At the time of the making of the guaranty, Harriet D. Patridge, the principal, was engaged in the retail grocery business at Clifton Springs, N. Y. She was an invalid, confined to her room. The guarantor, Grover Patridge, was her husband, and was actively engaged in conducting the business. What amount was due the plaintiff at the time of the making- of said guaranty, or what indebtedness, if any, accrued between that time and April 1, 1902, when she took her son, D. Wells Patridge, in copartnership with her, does not appear. There is no claim, however, that such indebtedness, if any, has not been paid. Between August 13, 1903, and March 12, 1904, the plaintiff, sold and delivered to the firm of PI. D. Patridge & Son goods to the value of $525.67, on which was credited, October 9, 1903, for goods returned, $7.80, leaving a balance of $517.87. On the 11th of April, 1904, said Harriet D. Patridge and D. Wells Patridge, copartners, were adjudged bankrupts. A trustee was appointed, who administered the estate in bankruptcy, and the plaintiff received dividends amounting to $59.14, leaving a balance unpaid of $458.73. The plaintiff now seeks to recover this sum from the defendant, upon the theory that the members of a firm are individually liable for the debts of the copartnership, and cites Judd Linseed Oil Co. v. Hubbell, 76 N. Y. 543, 546, and Amsterdam v. Rayher, 43 App. Div. 602, 60 N. Y. Supp. 330. As I understand, the claim is that Harriet D. Patridge, being individually liable, she, as a member of the firm, is still covered by the guaranty of payment “of all money now due or hereafter to become due and owing by Harriet D. Pat-ridge,” though contracted by H. D. Patridge & Son. The plaintiff’s counsel in his brief says:

“This action is not brought for goods sold to the firm, but is brought to recover a debt for money due and owing to plaintiff from one of the individual members of the copartnership”—

And therefore he urges his right to recover.
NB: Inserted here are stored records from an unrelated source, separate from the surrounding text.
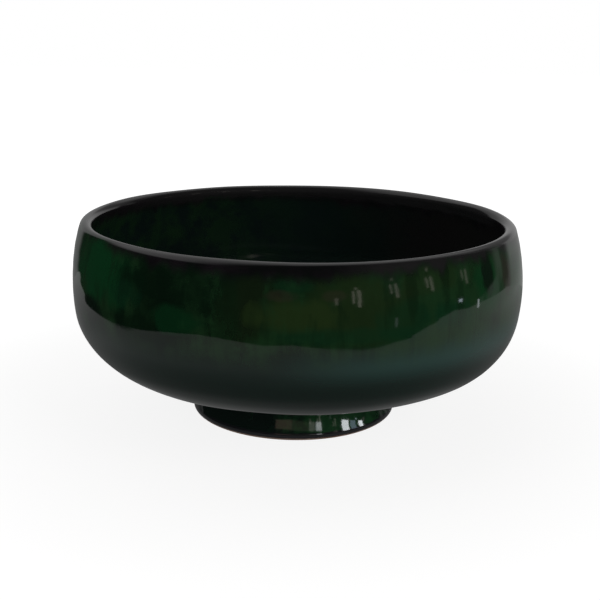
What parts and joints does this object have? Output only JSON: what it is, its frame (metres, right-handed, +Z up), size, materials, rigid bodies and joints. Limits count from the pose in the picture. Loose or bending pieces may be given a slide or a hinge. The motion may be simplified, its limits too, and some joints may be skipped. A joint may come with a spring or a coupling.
{
  "type": "footed bowl",
  "caption": "Wide open thrown bowl with a gently incurved wall, rounded belly and low flared foot ring; stands on a table and holds loose things or food.",
  "frame": {"origin": "centre of the foot ring's standing face, on the surface that the bowl stands on", "axes": "+Z up along the axis that the bowl is turned about, out through its mouth; X and Y lie in the surface that it stands on and are free, because the bowl is round"},
  "size_m": [0.2, 0.2, 0.089],
  "materials": {
    "bare_clay": "matte fired earthenware, unglazed, pinkish brown",
    "green_glaze": "glossy deep green glaze, mottled towards olive and brown",
    "rim_glaze_dark": "glossy purplish brown-black glaze with uneven lower edge"
  },
  "bodies": {
    "root": {"bowl_body": "bare_clay", "luting_slip": "bare_clay", "foot_ring": "bare_clay", "outer_glaze": "green_glaze", "inner_glaze": "green_glaze", "foot_glaze": "green_glaze", "base_glaze": "green_glaze", "rim_glaze": "rim_glaze_dark"}
  },
  "joints": []
}
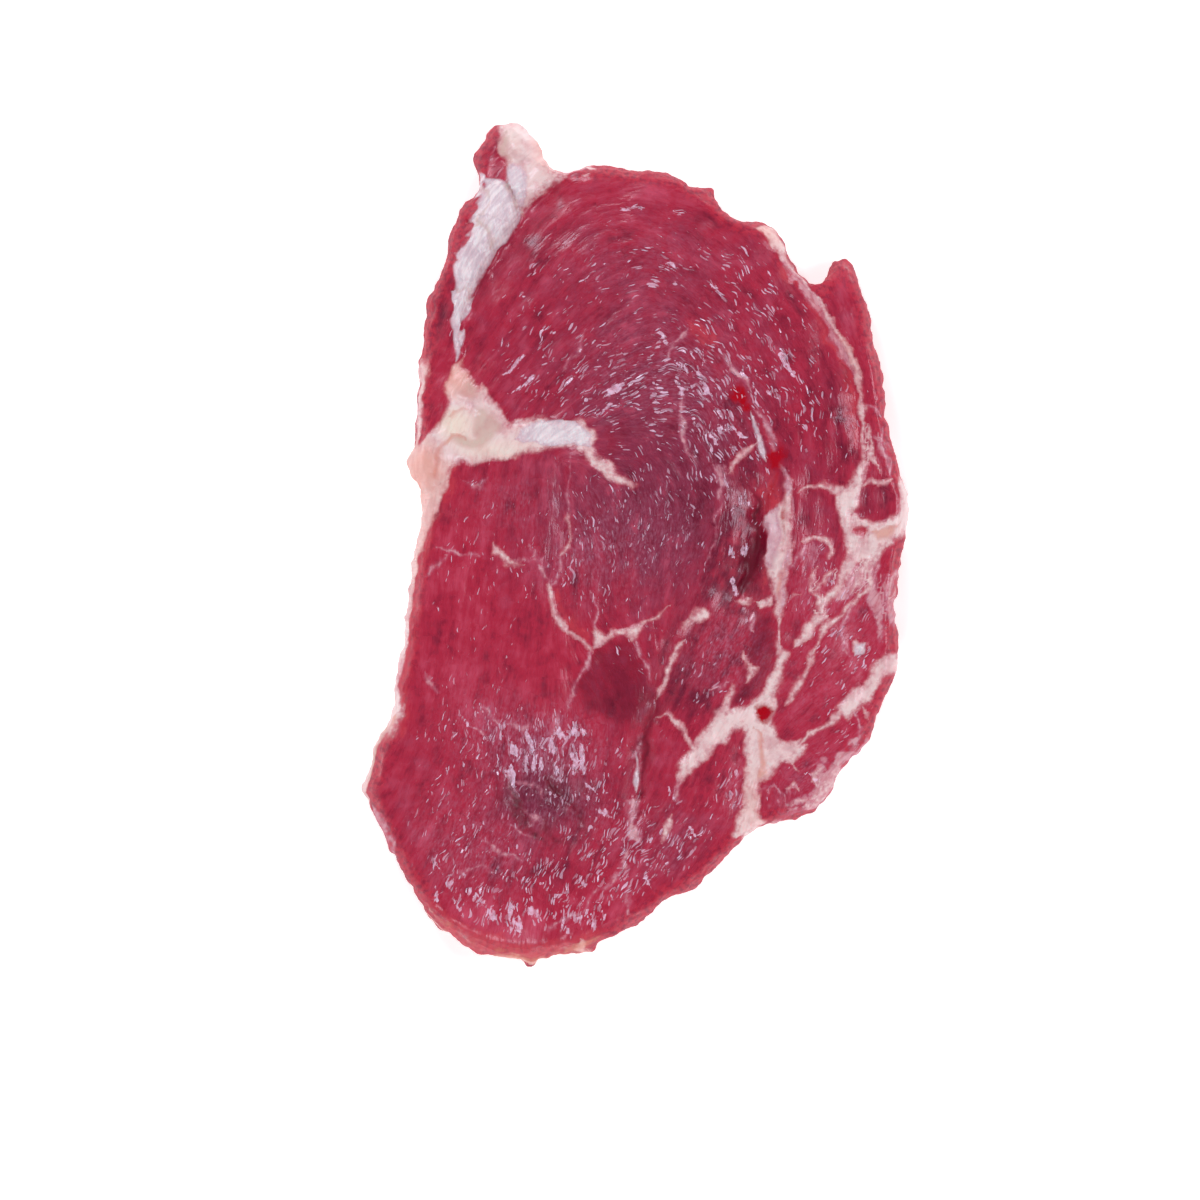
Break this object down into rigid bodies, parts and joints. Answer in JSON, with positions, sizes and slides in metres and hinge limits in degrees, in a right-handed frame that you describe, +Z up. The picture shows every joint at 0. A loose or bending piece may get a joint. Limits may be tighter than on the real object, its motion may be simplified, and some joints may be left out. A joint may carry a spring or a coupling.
{
  "type": "raw beef slice",
  "caption": "Boneless slice of raw marbled beef with a round eye muscle, fat seams, a tendon strip, a fat rim and a small tail, lying flat.",
  "frame": {"origin": "middle of the bounding box of the underside, on the surface that the slice rests on", "axes": "+Y along the slice towards its tail, +X towards the marbled side, +Z up out of the cut face that shows"},
  "size_m": [0.13, 0.2, 0.0177],
  "materials": {
    "meat": "wet raw lean with cream and lilac-white fat and tendon, stood in for by a glossy soft surface"
  },
  "bodies": {
    "root": {"beef_slice": "meat"}
  },
  "joints": []
}
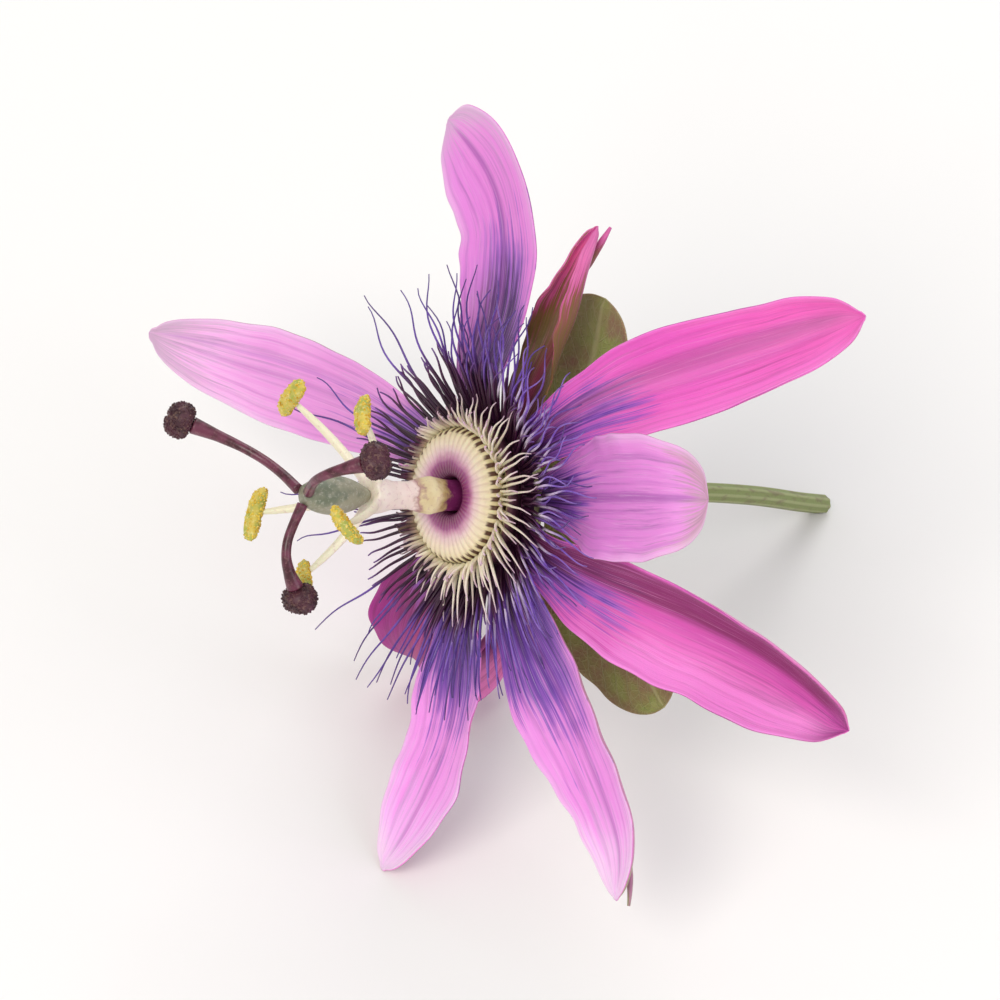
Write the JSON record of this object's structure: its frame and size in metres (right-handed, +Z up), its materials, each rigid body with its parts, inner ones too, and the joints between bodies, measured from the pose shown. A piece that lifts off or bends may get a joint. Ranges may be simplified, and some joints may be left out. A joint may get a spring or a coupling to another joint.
{
  "type": "passion flower",
  "caption": "Open passion flower with a crown of fine filaments round its column, cut with a short curved stalk and lying on a surface.",
  "frame": {"origin": "on the surface that the bloom lies on, below the middle of its box", "axes": "+Z up from the surface, -Y towards the side that the bloom's lower petals face, +X towards the cut end of the stalk"},
  "size_m": [0.0912, 0.086, 0.0737],
  "materials": {
    "sepal": "satin",
    "petal": "satin",
    "corona": "satin",
    "cream": "satin",
    "disc": "satin",
    "column": "satin",
    "anther": "matt",
    "ovary": "satin",
    "style": "satin",
    "cup": "satin",
    "stalk": "satin",
    "bract": "satin"
  },
  "bodies": {
    "root": {"peduncle": "stalk", "calyx_cup": "cup", "sepal_1": "sepal", "sepal_2": "sepal", "sepal_3": "sepal", "sepal_4": "sepal", "sepal_5": "sepal", "petal_1": "petal", "petal_2": "petal", "petal_3": "petal", "petal_4": "petal", "petal_5": "petal", "bract_1": "bract", "bract_2": "bract", "bract_3": "bract", "corona_outer": "corona", "corona_inner": "cream", "operculum": "disc", "androgynophore": "column", "anther_1": "anther", "anther_2": "anther", "anther_3": "anther", "anther_4": "anther", "anther_5": "anther", "ovary": "ovary", "style_1": "style", "style_2": "style", "style_3": "style"}
  },
  "joints": []
}
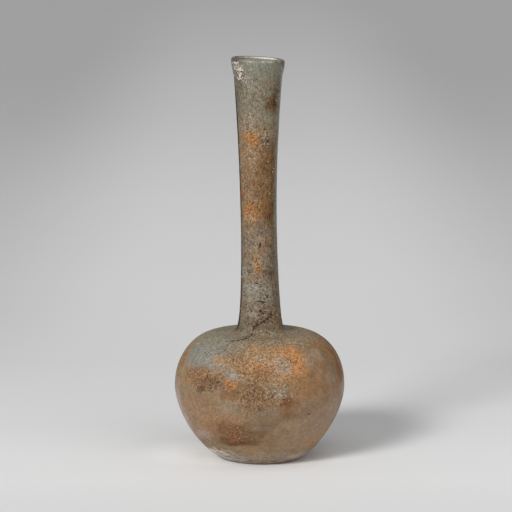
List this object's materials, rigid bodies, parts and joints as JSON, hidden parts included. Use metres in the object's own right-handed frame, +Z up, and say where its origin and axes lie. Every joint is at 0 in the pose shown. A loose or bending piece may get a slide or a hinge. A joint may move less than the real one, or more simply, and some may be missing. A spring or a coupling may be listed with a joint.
{
  "type": "long-necked glass flask",
  "caption": "Free-blown glass flask with a squat round body, a pushed-in base and a long neck that flares to a rounded lip, weathered with soil film and crusts.",
  "frame": {"origin": "on the table under the widest part of the body, level with the flat foot ring", "axes": "+Z up along the neck; -Y is the front; +X is to the right of someone who looks at the front"},
  "size_m": [0.0808, 0.0808, 0.1911],
  "materials": {
    "glass": "weathered translucent grey-green glass, satin",
    "soil_film": "smooth dried soil film, matt",
    "iron_crust": "granular orange crust, matt",
    "dark_crust": "granular dark brown crust, matt",
    "lime_crust": "flaky off-white crust, matt"
  },
  "bodies": {
    "root": {"glass_vessel": "glass", "body_soil_film": "soil_film", "neck_soil_film": "soil_film", "rim_lime_crust": "lime_crust", "upper_neck_crust": "iron_crust", "pitted_neck_crust": "lime_crust", "middle_neck_crust": "iron_crust", "lower_neck_crust": "iron_crust", "front_shoulder_crust": "iron_crust", "right_shoulder_crust": "iron_crust", "left_body_crust": "dark_crust", "left_edge_crust": "iron_crust", "belly_lime_crust": "lime_crust", "belly_rust_spot": "iron_crust"}
  },
  "joints": []
}
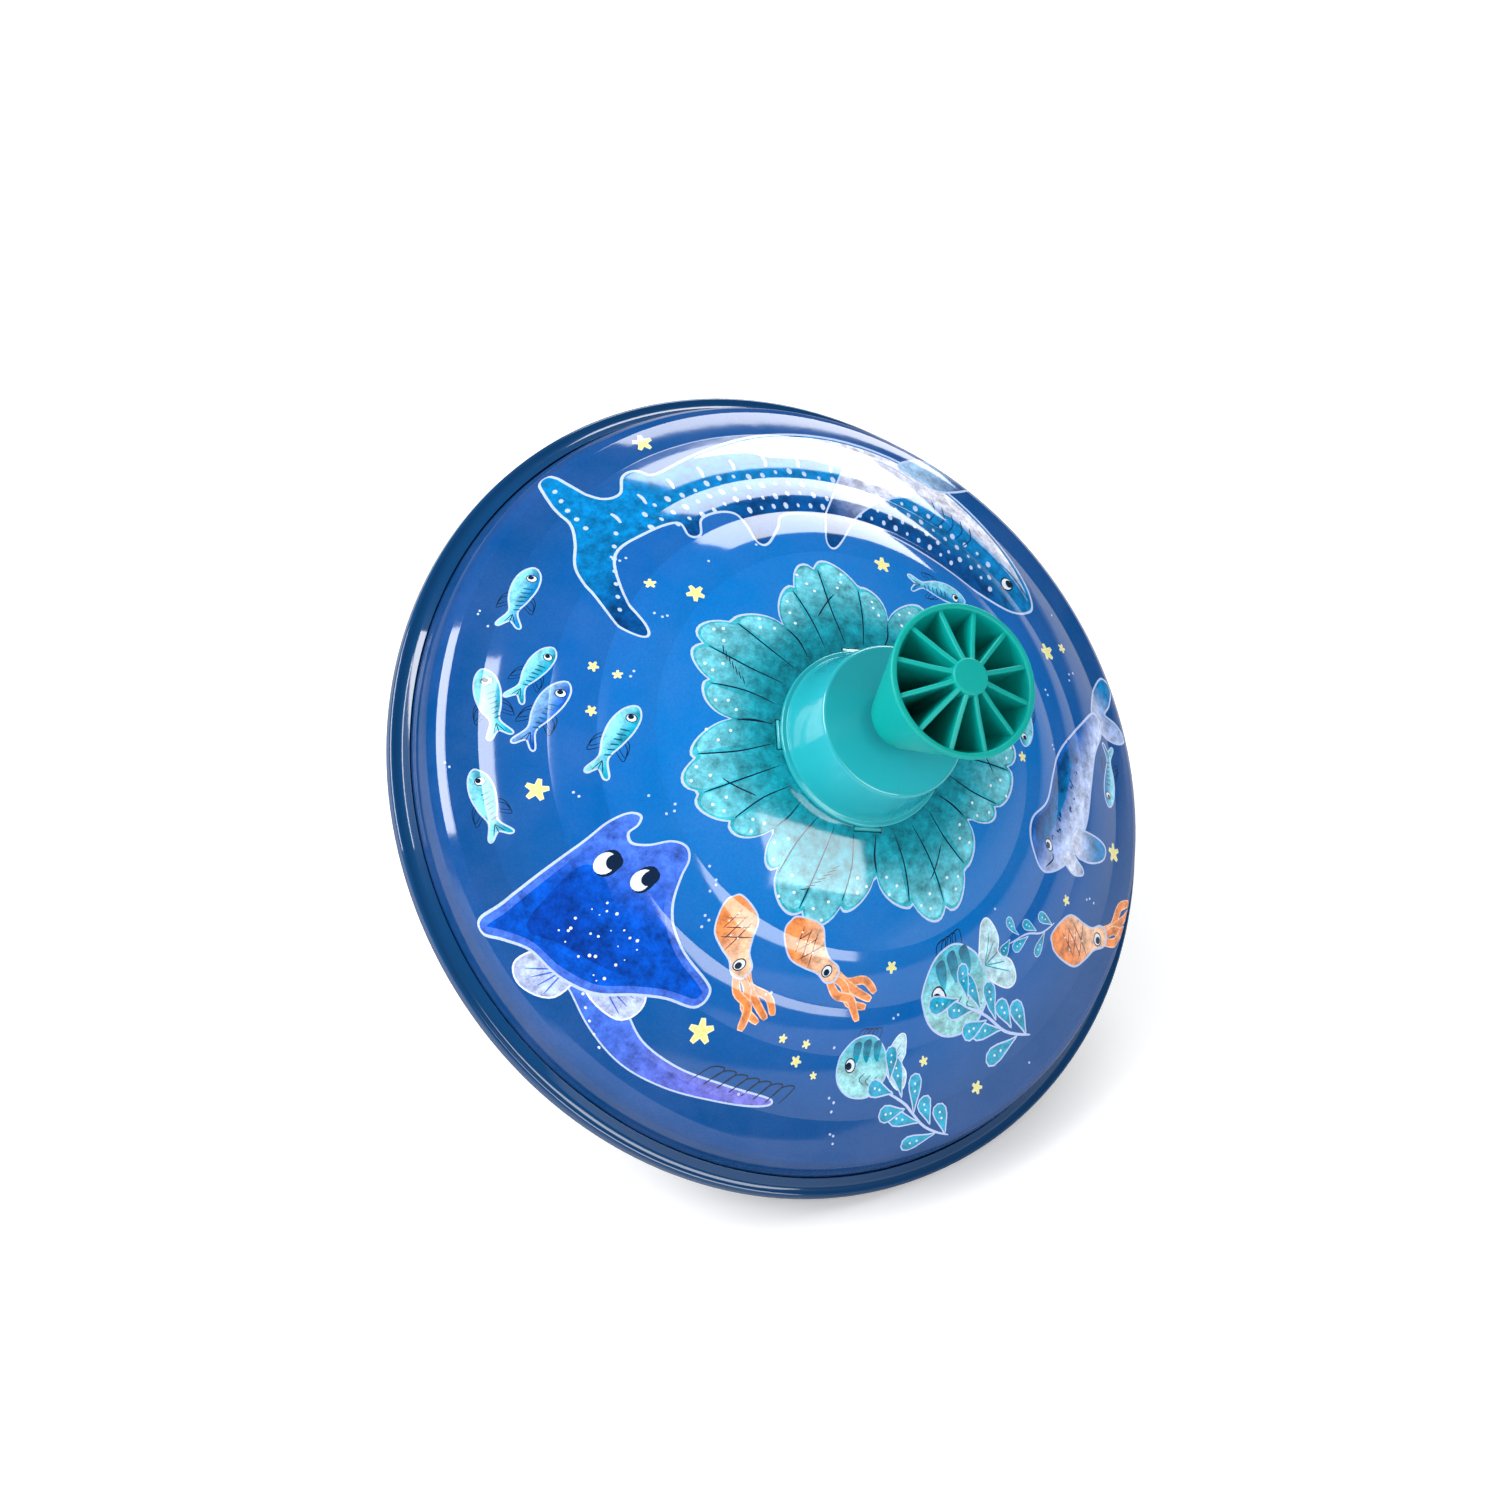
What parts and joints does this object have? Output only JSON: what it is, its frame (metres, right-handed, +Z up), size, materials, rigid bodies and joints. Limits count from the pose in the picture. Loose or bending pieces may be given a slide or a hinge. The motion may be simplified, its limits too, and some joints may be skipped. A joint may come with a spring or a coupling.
{
  "type": "spinning top",
  "caption": "Pump-action spinning top: stepped tin dome and conical bowl seamed at a rolled rim, clear collar, ribbed push knob on a twisted rod, moulded foot.",
  "frame": {"origin": "tip of the foot, on the spin axis", "axes": "+Z up along the spin axis, from the foot to the push knob; X and Y are equal, with one rib of the knob along +X"},
  "size_m": [0.19, 0.19, 0.1904],
  "materials": {
    "printed_tin": "gloss",
    "navy_tin": "gloss",
    "clear_teal": "clear gloss",
    "green_teal": "satin",
    "white_moulding": "matte",
    "steel": "bright zinc"
  },
  "bodies": {
    "housing": {"upper_shell": "printed_tin", "lower_shell": "navy_tin", "collar": "clear_teal", "clutch_plate": "white_moulding", "clutch_ring": "white_moulding", "thrust_washer": "steel", "guide_tube": "steel", "foot_socket": "white_moulding", "foot": "green_teal"},
    "plunger": {"knob": "green_teal", "twisted_rod": "steel", "rod_stop": "white_moulding", "stop_pin": "steel"},
    "nut": {"drive_nut": "white_moulding"}
  },
  "joints": [
    {"name": "knob_slide", "type": "slide", "parent": "housing", "child": "plunger", "axis": [0, 0, 1], "range_m": [0, 0.085]},
    {"name": "nut_turn", "type": "hinge", "parent": "housing", "child": "nut", "pos_m": [0, 0, 0.145], "axis": [0, 0, 1], "range_deg": [-512, 2]}
  ],
  "couplings": [
    {"joint": "nut_turn", "follows": "knob_slide", "rad_per_m": -104.72}
  ]
}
The complaint, nevertheless, alleges that:

“Between August 13, 1903, and March 12, 1904, * * * this plaintiff * * * sold and delivered to the firm of H. D. Patridge & Son goods, wares, and merchandise, consisting of wholesale groceries, to the amount and the agreed price and value of $525.67.”

It is to recover for a debt contracted in the purchase of goods by the said firm.

It is evident that an action brought against Harriet D. Patridge & Son would, necessarily, be for goods sold and delivered, and that no action could be maintained against her alone for the sale of the goods; it would have to be brought against the members of the firm. She could not be sued alone. Mason v. Wells, 2 Hun, 518; Speyers v. Fisk, 3 *572Hun, 706. How does a creditor obtain a greater right against his debtor’s guarantor than he has against the debtor himself ? What can he do against the one which he cannot do against the other? The surety is not to be held beyond the precise stipulations of his agreement. Gates v. McKee, 13 N. Y. 232, 237, 64 Am. Dec. 540. It is to be strictly construed, and it does not matter whether a departure from the contract guarantied is or is not injurious to him. Page v. Krekey, 137 N. Y. 307, 33 N. E. 317, 21 L. R. A. 409, 33 Am. St. Rep. 731. It seems to me that a guaranty of an individual cannot be extended so as to cover 'the liability of a firm of which the individual subsequently becomes a member. Barns v. Barrow, 61 N. Y. 39, 42, 19 Am. Rep. 247; Burch v. De Rivera, 53 Hun, 367, 6 N. Y. Supp. 206; Bennett v. Draper, 139 N. Y. 266, 34 N. E. 791; Mayer v. Cook (Sup.) 57 N. Y. Supp. 94; Peabody v. Boutwell, 69 Hun, 361, 23 N. Y. Supp. 625; Davis S. M. Co. v. Lawrence, 3 Thomp. & C. 386.

Reasons might be suggested whereby a person could safely stand as surety for one, when he would be quite unwilling to guaranty for that individual and another whom he might associate with himself as co-partner. One is patent. The business ability and integrity of the incoming partner might make a material difference in his estimate of the risk; and if he were compelled to stand for two, or for one who has given power to another to bind the two by the contract of the newcomer, it would place upon him an obligation other and perhaps quite beyond what was originally contemplated.

My conclusion, therefore, is that the guaranty in question does not extend so far as to make the defendant responsible for direct or indirect liability of Harriet D. Patridge to the plaintiff as a member of the firm of H. D. Patridge & Son.

The complaint will be dismissed, with costs.